Tuning S3 performance

You can use the S3a protocol to store data for Db2® Big SQL tables in an object store. With object storage, network performance is critical.

If you plan to use Db2 Big SQL with object storage, try to collocate your cluster and the object store in the same data center to minimize network latency and maximize network throughput.

  • When Db2 Big SQL table data is on HDFS, the ORC, Parquet, or text file format is recommended.
  • When Db2 Big SQL table data is in an object store, use a compact file format such as ORC or Parquet to minimize network traffic.

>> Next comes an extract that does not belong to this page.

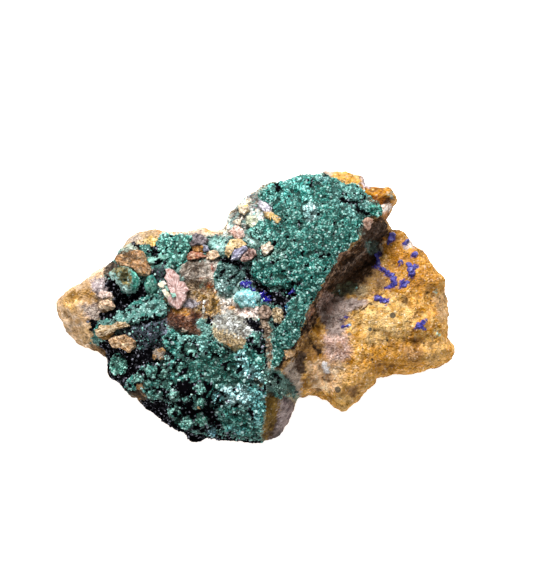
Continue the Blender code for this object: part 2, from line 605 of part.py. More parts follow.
def azurite_group(name, spec, ground, parts, helpers, seed):
    """Azurite crystals grown together in a row: one solid, standing square to the rock."""
    x, y, long, short, turn, height, count = spec
    dice = random.Random(SEED * 1000 + seed)
    joined = bmesh.new()
    last = bpy.data.meshes.new(name + "_last")
    spacing = long / ((count - 1) / 2 + 0.75)
    for i in range(count):
        place = Vector(((i - (count - 1) / 2) * spacing, dice.uniform(-0.15, 0.15) * short, 0))
        blade = azurite_crystal(dice, 0.75 * spacing, short * dice.uniform(0.85, 1.1), height)
        blade.transform(Matrix.Rotation(math.radians(turn), 4, "Z") @ Matrix.Translation(place * MM))
        if i == count - 1:
            blade.to_mesh(last)
        else:
            spare = bpy.data.meshes.new("spare")
            blade.to_mesh(spare)
            joined.from_mesh(spare)
            bpy.data.meshes.remove(spare)
        blade.free()
    mesh = bpy.data.meshes.new(name)
    joined.to_mesh(mesh)
    joined.free()
    lie, normal = ground.at(x, y)
    stand = Vector((0, 0, 1)).rotation_difference((normal + Vector((0, 0, 1.5))).normalized())
    place = Matrix.Translation(lie * MM) @ stand.to_matrix().to_4x4()
    group = add(name, mesh, parts)
    other = add(name + "_last", last, helpers)
    hide(other)
    union = boolean(group, "UNION", other)
    union.use_self = True
    fused = baked(group)
    fused.transform(place)
    return group


def hull_bed(obj, where):
    """What is cut out of the rock for a lump or a group of crystals: its convex hull, grown by the gap."""
    hull = bmesh.new()
    for vertex in obj.data.vertices:
        hull.verts.new(vertex.co)
    bmesh.ops.remove_doubles(hull, verts=hull.verts, dist=0.3 * MM)
    bmesh.ops.convex_hull(hull, input=hull.verts)
    bmesh.ops.delete(hull, geom=[v for v in hull.verts if not v.link_faces], context="VERTS")
    bmesh.ops.recalc_face_normals(hull, faces=hull.faces)
    mesh = bpy.data.meshes.new(obj.name + "_bed")
    hull.to_mesh(mesh)
    hull.free()
    grown = add(obj.name + "_bed", mesh, where)
    displace(grown, BED_GAP)
    baked(grown)
    hide(grown)


def settle(parts):
    """Moves the whole so that the middle of its foot is the origin."""
    every = np.concatenate([points_of(obj.data) for obj in parts.objects])
    middle = (every.min(axis=0) + every.max(axis=0)) / 2
    for obj in parts.objects:
        obj.data.transform(Matrix.Translation(Vector((-middle[0], -middle[1], 0)) * MM))


def main():
    """Builds the specimen."""
    clear_scene()
    parts = collection("azurite_and_malachite_specimen")
    helpers = collection("helpers")
    beds = collection("beds")
    looks = {
        "limonite": material("limonite_rock", LIMONITE),
        "malachite": material("malachite", MALACHITE),
        "pale": material("pale_malachite", PALE_MALACHITE),
        "azurite": material("azurite", AZURITE_BLUE),
        "pink": material("pink_feldspar", PINK_FELDSPAR),
    }
    rock = host_rock(parts, helpers)
    rock.data.materials.append(looks["limonite"])
    ground = Ground(rock)
    for seed, (name, spec) in enumerate(CRUSTS.items()):
        piece = crust(name, spec, ground, parts, helpers, beds, seed)
        piece.data.materials.append(looks[name.split("_")[0]])
    for seed, (name, spec) in enumerate(AZURITE.items()):
        piece = azurite_group(name, spec, ground, parts, helpers, seed)
        piece.data.materials.append(looks["azurite"])
        hull_bed(piece, beds)
    boolean(rock, "DIFFERENCE", beds)
    baked(rock)
    settle(parts)


main()
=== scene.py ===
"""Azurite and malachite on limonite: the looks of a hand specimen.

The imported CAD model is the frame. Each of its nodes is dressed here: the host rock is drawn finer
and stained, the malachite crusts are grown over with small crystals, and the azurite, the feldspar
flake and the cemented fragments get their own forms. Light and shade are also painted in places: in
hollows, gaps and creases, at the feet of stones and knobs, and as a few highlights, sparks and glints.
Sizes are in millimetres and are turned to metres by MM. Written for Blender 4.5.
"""

from __future__ import annotations

import json
import logging
import math
import random
from dataclasses import dataclass, field
from enum import Enum
from functools import partial
from typing import Any, Iterable

import bmesh
import bpy
import numpy as np
from bmesh.types import BMesh, BMVert
from bpy.types import ID, Collection, Material, Mesh, Node, NodeSocket, NodeTree, Object
from mathutils import Matrix, Vector, noise
from mathutils.bvhtree import BVHTree

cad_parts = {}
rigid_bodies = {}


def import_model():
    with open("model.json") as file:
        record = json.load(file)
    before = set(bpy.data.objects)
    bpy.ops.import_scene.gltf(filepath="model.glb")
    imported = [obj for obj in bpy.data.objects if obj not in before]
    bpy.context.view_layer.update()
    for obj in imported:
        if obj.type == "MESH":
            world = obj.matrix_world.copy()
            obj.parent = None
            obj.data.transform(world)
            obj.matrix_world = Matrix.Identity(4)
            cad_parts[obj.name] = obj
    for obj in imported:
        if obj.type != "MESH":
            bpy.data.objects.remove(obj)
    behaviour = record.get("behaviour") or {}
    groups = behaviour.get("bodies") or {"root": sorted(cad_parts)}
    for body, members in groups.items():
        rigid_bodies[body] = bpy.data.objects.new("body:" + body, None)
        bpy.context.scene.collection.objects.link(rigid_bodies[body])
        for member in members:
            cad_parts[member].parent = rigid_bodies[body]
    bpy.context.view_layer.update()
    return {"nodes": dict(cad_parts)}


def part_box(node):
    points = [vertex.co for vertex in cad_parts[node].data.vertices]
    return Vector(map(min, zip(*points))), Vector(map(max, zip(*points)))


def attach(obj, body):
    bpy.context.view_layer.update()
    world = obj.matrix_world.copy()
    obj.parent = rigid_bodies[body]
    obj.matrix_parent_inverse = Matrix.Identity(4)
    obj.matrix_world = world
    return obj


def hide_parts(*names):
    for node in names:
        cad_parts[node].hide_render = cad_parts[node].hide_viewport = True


MM = 0.001
BODY = "root"
SEED = 11

PERLIN = "PERLIN_ORIGINAL"
CELLS = "VORONOI_F1"
WELD_DISTANCE = 0.002
SIGHT_START = 200.0
GOLDEN_ANGLE = 2.39996

Outline = tuple[tuple[float, float], ...]
Relief = tuple[tuple[float, float, str], ...]


# Small tools


def linear(tone: str) -> tuple[float, float, float]:
    """The linear colour of an sRGB hex tone."""
    shares = (int(tone[i : i + 2], 16) / 255 for i in (1, 3, 5))
    return tuple(s / 12.92 if s <= 0.04045 else ((s + 0.055) / 1.055) ** 2.4 for s in shares)


def rgba(tone: str) -> tuple[float, float, float, float]:
    """The linear colour of an sRGB hex tone, opaque."""
    return (*linear(tone), 1.0)


def per(size: float) -> float:
    """The scale of a texture whose pattern is this many millimetres across."""
    return 1.0 / (size * MM)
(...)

Be sure to review the Db2 Big SQL S3a connector settings and tune them for your environment. The following table provides some examples:

Table 1. Tuning the S3a file system configuration
S3a setting Default value Tuned value Notes®
fs.s3a.buffer.dir ${hadoop.tmp.dir}/s3a For example, suppose that HDFS uses N disks: /data1 to /dataN. Set fs.s3a.buffer.dir to /data1/tmp/s3a,/data2/tmp/s3a,...,/dataN/tmp/s3a. Spread the temporary files across the available data disks that are used for HDFS.
fs.s3a.connection.maximum 15 250 Tune fs.s3a.connection.maximum and fs.s3a.threads.core together.
fs.s3a.threads.core 15 250 The value of fs.s3a.threads.max is 256.